Green JP, Lynn SJ, Malinoski P. Appl. Cogn. Psychol. 1998; 12(5): 431-444.

Copyright

(Copyright © 1998, John Wiley and Sons)

DOI

10.1002/(SICI)1099-0720(199810)12:5<431::AID-ACP516>3.0.CO;2-R

PMID

unavailable

Abstract

This study used Orne's nocturnal events paradigm to test the effects of warning highly hypnotizable participants about the possibility of hypnotic false memories. We found that warnings reduced suggestibility but not false memories during hypnosis. Fewer warned participants (12/32, 38 per cent) than unwarned participants (12/16, 75 per cent) accepted the suggestion to hear a noise that awakened them when they were age-regressed to a night of the previous week. However, an analysis of only those persons who accepted the suggestion during hypnosis showed that the warning had no effect on their posthypnotic pseudomemories: among this group, 75 per cent of warned versus 58 per cent of unwarned persons stated immediately after hypnosis that the noise occurred in reality (i.e., reported a pseudomemory). During a final confidential assessment, 58 per cent of the warned participants who had accepted the noise suggestion reported a pseudomemory, versus 50 per cent of the unwarned participants.

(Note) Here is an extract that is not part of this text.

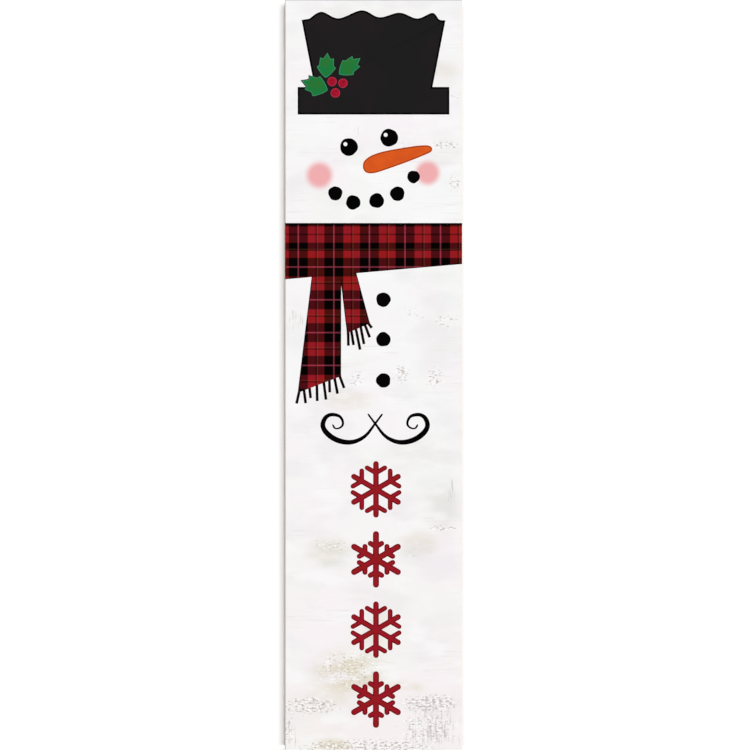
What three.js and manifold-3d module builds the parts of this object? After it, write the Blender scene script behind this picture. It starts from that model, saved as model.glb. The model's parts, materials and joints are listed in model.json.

Comparing pseudomemory rates across all participants, regardless of whether they passed or failed the noise suggestion, 28 per cent of warned participants versus 44 per cent of unwarned participants reported pseudomemories, a nonsignificant difference. Finally, warned and unwarned participants were equally confident in their false memories. © 1998 John Wiley & Sons, Ltd.